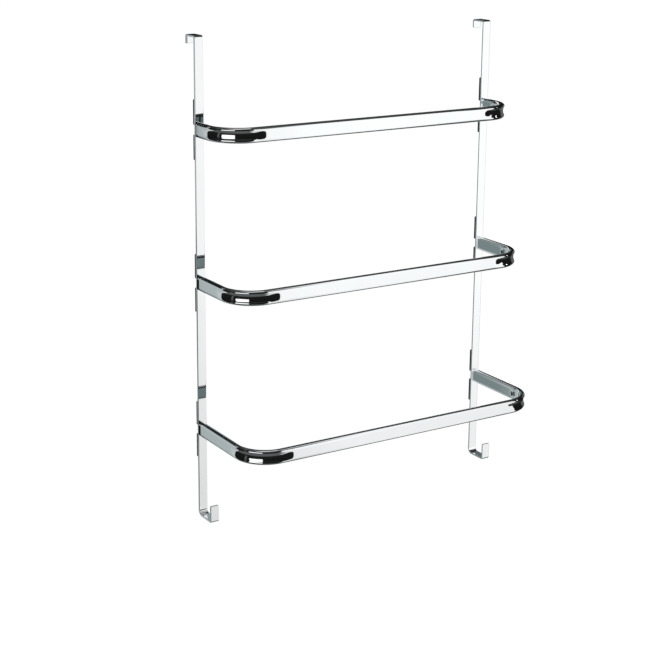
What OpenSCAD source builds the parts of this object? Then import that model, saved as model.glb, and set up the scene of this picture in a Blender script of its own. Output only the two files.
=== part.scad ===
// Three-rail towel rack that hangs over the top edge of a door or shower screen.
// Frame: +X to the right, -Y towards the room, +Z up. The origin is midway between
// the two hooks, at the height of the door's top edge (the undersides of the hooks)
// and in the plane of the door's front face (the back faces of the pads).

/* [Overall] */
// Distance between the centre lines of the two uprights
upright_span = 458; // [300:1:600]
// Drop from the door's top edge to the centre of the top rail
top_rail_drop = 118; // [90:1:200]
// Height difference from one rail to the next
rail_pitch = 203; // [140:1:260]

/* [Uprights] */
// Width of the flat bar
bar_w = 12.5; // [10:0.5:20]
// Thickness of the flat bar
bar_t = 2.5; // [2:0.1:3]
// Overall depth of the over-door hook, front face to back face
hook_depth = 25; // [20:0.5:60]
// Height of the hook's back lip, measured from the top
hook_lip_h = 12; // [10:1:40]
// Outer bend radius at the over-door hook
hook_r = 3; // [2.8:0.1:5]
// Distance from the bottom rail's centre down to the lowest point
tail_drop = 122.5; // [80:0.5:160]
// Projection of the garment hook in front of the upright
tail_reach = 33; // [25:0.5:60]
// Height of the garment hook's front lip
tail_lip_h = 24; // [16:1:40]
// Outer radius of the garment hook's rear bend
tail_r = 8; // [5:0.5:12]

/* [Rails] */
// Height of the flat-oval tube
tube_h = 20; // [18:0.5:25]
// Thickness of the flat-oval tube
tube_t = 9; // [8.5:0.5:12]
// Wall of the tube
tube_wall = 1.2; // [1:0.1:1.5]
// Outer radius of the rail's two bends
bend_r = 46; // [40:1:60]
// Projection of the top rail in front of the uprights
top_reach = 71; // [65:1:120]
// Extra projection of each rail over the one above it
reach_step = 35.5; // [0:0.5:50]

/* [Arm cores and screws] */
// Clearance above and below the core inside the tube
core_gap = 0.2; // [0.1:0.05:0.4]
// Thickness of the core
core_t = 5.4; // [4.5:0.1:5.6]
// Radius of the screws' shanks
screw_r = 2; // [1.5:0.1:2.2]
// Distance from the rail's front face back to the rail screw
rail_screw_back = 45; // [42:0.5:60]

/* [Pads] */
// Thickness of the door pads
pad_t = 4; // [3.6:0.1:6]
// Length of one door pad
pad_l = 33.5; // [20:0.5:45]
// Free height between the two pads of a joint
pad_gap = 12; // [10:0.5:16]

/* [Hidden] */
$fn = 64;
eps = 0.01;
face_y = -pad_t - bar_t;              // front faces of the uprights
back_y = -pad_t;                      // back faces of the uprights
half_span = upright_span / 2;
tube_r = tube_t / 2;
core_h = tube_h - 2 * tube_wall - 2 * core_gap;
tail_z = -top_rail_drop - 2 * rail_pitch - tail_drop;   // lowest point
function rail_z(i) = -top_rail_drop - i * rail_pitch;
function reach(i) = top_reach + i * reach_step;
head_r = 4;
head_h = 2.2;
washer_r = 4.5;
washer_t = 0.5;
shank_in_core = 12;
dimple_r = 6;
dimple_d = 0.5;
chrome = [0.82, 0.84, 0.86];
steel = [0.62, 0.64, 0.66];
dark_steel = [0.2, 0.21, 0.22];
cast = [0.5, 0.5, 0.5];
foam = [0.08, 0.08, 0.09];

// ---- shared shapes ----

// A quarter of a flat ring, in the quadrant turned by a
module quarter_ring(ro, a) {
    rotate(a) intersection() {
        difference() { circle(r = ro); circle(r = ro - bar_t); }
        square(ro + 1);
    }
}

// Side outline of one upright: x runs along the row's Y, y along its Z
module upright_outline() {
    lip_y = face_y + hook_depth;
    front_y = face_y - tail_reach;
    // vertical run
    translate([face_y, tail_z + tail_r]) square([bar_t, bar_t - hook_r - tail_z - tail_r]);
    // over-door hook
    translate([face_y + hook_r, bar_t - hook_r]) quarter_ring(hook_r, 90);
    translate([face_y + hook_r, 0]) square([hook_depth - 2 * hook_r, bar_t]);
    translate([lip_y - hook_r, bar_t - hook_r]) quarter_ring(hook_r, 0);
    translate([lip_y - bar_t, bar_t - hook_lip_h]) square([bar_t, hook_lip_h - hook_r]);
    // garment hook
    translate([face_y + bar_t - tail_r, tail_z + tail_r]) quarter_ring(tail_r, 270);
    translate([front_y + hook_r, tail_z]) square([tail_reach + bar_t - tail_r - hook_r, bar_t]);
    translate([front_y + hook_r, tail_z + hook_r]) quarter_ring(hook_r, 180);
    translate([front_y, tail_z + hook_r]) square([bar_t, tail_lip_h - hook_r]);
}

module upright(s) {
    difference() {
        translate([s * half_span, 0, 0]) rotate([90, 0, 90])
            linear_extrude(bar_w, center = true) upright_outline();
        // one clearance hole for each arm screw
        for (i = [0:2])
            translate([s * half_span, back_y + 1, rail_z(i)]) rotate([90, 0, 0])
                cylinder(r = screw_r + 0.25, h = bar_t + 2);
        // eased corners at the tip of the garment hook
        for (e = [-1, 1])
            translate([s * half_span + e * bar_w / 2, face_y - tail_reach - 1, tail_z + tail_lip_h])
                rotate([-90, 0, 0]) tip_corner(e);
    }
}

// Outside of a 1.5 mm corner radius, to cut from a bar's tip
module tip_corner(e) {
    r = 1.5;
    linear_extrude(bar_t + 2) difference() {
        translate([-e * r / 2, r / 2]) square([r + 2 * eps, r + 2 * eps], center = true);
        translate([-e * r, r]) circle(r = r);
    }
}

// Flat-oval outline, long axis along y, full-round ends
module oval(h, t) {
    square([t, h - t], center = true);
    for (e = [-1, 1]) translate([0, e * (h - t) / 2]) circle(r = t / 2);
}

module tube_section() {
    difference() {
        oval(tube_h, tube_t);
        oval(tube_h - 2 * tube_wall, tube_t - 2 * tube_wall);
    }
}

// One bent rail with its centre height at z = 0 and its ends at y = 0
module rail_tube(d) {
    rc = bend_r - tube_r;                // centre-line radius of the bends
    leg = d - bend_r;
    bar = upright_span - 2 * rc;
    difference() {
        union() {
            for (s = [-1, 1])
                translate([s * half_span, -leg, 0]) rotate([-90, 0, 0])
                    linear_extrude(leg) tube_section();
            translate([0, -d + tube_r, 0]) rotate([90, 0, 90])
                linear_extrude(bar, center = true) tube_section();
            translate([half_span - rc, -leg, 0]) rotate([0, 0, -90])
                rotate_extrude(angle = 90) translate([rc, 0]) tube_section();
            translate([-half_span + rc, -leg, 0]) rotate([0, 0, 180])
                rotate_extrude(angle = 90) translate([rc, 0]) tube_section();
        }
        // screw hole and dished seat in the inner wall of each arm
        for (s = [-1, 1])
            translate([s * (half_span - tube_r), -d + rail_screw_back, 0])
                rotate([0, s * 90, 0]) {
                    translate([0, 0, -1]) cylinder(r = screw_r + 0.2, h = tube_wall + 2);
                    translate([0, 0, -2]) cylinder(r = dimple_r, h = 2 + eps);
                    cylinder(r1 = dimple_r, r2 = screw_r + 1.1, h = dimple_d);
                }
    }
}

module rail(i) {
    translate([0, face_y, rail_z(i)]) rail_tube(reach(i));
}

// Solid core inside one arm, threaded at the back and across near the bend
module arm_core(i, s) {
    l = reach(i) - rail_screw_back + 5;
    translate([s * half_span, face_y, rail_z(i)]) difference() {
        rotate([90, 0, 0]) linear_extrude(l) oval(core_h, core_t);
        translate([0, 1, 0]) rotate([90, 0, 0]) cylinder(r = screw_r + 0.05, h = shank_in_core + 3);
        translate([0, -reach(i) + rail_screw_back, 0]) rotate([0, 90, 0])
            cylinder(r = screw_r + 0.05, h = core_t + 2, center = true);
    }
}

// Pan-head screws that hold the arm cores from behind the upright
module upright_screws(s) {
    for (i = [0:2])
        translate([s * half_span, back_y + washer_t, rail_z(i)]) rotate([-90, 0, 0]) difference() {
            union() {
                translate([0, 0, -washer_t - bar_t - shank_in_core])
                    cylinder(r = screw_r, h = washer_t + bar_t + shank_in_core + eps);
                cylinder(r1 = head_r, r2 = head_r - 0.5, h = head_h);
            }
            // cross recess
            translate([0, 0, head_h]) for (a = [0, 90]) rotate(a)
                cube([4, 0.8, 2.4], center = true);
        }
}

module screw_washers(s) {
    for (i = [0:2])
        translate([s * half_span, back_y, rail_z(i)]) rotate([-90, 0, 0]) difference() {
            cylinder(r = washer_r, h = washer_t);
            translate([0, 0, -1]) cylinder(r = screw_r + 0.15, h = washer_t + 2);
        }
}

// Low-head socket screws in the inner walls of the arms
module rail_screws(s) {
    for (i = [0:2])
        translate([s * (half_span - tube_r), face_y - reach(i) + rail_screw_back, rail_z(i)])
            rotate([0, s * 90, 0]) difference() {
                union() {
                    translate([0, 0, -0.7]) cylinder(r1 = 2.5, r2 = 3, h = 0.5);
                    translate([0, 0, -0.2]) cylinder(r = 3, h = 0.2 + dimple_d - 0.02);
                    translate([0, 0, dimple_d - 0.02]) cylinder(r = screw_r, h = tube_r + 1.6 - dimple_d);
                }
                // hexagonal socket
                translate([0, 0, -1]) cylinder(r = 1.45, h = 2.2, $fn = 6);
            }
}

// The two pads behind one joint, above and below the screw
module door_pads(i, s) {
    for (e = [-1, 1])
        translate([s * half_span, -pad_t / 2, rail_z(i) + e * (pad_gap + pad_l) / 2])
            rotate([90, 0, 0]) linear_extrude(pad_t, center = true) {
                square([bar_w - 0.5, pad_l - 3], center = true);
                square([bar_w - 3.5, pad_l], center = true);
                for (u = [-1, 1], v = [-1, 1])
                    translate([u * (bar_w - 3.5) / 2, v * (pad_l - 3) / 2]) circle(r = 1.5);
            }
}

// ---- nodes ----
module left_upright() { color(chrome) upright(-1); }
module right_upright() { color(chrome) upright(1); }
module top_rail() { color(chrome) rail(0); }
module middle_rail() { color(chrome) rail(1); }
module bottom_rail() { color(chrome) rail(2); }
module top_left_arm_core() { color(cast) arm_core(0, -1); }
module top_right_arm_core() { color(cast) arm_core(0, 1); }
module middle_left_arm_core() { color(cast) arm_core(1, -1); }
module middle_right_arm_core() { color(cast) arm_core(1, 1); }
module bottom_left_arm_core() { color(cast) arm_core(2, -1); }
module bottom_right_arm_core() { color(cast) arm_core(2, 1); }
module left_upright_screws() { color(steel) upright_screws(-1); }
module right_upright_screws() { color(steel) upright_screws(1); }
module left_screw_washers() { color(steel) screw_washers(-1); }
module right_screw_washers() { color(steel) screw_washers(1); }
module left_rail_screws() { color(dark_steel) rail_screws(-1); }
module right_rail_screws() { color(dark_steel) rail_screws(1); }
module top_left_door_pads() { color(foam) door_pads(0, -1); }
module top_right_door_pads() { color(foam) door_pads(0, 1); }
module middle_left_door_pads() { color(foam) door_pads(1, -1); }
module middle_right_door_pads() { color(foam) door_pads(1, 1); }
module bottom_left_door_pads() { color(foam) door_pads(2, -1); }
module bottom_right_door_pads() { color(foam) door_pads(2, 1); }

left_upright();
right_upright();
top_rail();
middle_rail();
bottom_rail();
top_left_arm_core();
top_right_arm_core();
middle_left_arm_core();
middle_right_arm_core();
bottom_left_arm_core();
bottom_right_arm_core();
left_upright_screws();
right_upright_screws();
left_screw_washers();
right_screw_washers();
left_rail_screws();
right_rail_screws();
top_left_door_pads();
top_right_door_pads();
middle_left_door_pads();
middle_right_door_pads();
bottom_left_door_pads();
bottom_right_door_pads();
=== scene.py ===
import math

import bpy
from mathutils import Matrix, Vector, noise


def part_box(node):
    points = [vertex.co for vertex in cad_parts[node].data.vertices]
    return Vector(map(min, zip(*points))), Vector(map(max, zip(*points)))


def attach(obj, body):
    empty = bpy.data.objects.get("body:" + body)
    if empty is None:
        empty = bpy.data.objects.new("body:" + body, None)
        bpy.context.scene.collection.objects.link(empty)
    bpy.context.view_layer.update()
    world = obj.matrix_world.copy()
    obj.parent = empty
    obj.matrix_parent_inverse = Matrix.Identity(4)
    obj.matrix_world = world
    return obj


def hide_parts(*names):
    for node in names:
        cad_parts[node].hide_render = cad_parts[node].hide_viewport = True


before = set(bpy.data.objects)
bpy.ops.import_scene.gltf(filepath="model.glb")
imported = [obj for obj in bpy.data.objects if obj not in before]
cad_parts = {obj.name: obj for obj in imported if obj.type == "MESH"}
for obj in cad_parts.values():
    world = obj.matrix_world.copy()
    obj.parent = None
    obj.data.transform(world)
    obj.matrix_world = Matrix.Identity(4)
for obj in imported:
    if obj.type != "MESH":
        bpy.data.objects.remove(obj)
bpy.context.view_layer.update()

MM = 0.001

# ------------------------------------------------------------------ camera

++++

▸ **AIM**
Quote the data above from the line containing "left_upright();" to the line containing "for node in", inclusive, and stop.

▸ **REPLY**
left_upright();
right_upright();
top_rail();
middle_rail();
bottom_rail();
top_left_arm_core();
top_right_arm_core();
middle_left_arm_core();
middle_right_arm_core();
bottom_left_arm_core();
bottom_right_arm_core();
left_upright_screws();
right_upright_screws();
left_screw_washers();
right_screw_washers();
left_rail_screws();
right_rail_screws();
top_left_door_pads();
top_right_door_pads();
middle_left_door_pads();
middle_right_door_pads();
bottom_left_door_pads();
bottom_right_door_pads();
=== scene.py ===
import math

import bpy
from mathutils import Matrix, Vector, noise


def part_box(node):
    points = [vertex.co for vertex in cad_parts[node].data.vertices]
    return Vector(map(min, zip(*points))), Vector(map(max, zip(*points)))


def attach(obj, body):
    empty = bpy.data.objects.get("body:" + body)
    if empty is None:
        empty = bpy.data.objects.new("body:" + body, None)
        bpy.context.scene.collection.objects.link(empty)
    bpy.context.view_layer.update()
    world = obj.matrix_world.copy()
    obj.parent = empty
    obj.matrix_parent_inverse = Matrix.Identity(4)
    obj.matrix_world = world
    return obj


def hide_parts(*names):
    for node in names:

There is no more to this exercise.